Now, Trump has rekindled the protectionist flames that Taft tried to dampen. Where Taft wanted lower tariffs, Trump wants higher ones. Where Taft turned a budget deficit into a surplus—by pairing tariff reductions with an increase in the corporate tax rate—Trump has staked his presidency on budget-busting corporate tax cuts. And where Taft supported international free-trade agreements—notably, a free-trade pact with Canada he persuaded Congress to pass—Trump has threatened to pull out of NAFTA and the Paris Agreement.

But what most clearly distinguishes Taft from Trump is Taft’s respect for constitutional constraints on executive power. Trump, like Theodore Roosevelt, has assailed individual judges by name. But Taft, the only president who went on to serve as a chief justice of the Supreme Court, was a lifelong defender of judicial independence. Where Trump has used executive orders to impose his policies by fiat, Taft denounced executive orders as unconstitutional end runs around Congress.

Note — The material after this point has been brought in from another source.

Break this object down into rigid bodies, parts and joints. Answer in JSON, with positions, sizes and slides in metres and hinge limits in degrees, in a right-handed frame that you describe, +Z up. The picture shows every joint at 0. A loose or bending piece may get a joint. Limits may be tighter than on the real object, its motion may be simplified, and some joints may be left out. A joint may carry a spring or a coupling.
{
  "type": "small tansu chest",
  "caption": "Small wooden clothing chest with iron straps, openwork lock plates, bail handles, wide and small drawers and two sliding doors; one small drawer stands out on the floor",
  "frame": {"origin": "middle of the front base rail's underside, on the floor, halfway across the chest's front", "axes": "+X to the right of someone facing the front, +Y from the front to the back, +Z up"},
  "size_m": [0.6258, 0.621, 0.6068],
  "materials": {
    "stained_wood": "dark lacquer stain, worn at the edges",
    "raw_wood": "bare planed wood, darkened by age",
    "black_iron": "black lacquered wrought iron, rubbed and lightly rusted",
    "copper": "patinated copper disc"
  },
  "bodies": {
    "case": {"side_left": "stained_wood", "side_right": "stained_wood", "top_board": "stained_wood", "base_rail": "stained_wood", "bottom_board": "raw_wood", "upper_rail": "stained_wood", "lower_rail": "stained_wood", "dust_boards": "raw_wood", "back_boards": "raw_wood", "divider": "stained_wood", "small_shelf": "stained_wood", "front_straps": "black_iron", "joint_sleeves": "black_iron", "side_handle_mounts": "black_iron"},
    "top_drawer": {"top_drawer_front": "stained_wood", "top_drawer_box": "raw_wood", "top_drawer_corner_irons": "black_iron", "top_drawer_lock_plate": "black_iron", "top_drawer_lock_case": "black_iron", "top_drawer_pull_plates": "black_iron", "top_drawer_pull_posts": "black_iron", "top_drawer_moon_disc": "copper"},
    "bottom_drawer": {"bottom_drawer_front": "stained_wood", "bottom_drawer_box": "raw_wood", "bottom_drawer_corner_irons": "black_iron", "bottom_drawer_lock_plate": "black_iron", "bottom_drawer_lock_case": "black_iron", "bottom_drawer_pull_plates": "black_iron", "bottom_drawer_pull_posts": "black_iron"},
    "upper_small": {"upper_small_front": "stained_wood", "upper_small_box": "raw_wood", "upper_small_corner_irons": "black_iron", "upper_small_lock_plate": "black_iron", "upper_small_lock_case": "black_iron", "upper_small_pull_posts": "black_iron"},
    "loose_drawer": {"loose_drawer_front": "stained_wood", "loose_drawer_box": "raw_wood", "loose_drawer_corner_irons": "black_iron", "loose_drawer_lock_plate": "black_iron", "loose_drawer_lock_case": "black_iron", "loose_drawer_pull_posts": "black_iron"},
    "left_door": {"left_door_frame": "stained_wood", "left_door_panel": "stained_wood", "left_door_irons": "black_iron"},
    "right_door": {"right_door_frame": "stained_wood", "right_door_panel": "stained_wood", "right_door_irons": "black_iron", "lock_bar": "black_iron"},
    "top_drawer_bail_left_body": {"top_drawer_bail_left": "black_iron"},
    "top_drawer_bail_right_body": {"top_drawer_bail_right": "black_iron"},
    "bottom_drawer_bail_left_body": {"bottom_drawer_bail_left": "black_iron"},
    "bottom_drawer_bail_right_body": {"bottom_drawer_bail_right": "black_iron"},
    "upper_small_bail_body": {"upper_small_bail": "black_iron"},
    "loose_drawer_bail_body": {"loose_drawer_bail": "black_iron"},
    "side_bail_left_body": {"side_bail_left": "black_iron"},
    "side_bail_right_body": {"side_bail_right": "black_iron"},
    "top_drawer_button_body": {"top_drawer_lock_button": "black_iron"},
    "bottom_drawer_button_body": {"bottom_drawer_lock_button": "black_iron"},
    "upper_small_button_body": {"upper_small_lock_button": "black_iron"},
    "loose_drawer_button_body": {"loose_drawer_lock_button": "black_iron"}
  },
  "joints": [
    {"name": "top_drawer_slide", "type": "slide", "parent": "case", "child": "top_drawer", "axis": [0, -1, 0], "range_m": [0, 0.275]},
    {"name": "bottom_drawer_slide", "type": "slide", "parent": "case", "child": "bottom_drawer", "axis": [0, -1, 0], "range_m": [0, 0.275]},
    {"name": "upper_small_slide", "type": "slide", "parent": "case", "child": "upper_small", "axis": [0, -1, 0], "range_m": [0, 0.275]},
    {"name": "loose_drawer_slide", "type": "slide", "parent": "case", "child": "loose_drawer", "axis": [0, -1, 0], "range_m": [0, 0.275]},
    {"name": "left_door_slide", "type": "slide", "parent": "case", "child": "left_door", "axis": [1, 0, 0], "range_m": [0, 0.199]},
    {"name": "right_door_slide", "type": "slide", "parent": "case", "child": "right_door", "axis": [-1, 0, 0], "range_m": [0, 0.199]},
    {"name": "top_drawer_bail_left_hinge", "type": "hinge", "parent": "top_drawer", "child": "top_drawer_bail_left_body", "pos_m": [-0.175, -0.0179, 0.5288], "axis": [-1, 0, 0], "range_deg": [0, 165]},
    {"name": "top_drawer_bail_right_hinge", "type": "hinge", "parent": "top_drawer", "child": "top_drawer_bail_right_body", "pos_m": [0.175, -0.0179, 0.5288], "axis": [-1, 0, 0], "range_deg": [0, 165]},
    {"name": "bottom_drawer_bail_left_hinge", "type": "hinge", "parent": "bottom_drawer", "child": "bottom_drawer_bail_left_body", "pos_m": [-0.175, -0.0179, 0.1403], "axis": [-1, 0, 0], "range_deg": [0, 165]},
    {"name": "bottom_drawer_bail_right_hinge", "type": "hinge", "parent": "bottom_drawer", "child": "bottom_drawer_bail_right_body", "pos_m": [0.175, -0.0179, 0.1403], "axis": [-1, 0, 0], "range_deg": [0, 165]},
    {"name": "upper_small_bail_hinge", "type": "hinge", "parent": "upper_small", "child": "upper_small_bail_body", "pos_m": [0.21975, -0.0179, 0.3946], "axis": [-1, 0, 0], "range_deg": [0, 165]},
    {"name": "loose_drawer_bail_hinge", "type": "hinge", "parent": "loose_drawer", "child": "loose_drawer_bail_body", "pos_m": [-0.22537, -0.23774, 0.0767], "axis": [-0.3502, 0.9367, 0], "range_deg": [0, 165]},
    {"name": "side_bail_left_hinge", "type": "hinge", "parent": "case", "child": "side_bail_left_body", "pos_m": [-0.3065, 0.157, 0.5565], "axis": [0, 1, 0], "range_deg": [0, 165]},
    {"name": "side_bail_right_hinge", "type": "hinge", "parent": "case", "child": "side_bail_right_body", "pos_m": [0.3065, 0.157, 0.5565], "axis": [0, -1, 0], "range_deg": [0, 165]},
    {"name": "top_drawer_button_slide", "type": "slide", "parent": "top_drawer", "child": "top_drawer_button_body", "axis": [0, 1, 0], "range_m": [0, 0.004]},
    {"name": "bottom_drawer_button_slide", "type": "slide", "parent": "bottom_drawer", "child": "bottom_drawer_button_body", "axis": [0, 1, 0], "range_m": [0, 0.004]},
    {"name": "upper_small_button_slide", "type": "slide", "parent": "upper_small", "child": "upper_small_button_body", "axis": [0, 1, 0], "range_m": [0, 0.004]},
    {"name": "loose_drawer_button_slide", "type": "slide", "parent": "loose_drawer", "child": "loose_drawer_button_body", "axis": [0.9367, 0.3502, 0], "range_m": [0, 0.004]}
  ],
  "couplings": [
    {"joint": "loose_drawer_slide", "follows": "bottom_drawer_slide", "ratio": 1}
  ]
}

And where Trump has made populist appeals based on the idea that he “alone can fix” America, Taft believed that populist appeals would encourage demagoguery and mob rule.

In the end, Taft’s constitutional restraint helped solidify his legacy as our most judicial president and most presidential chief justice. “The thing which impresses me most is not the power I have to exercise under the Constitution,” Taft said in a 1909 address, “but the limitations and restrictions to which I am subject under that instrument.”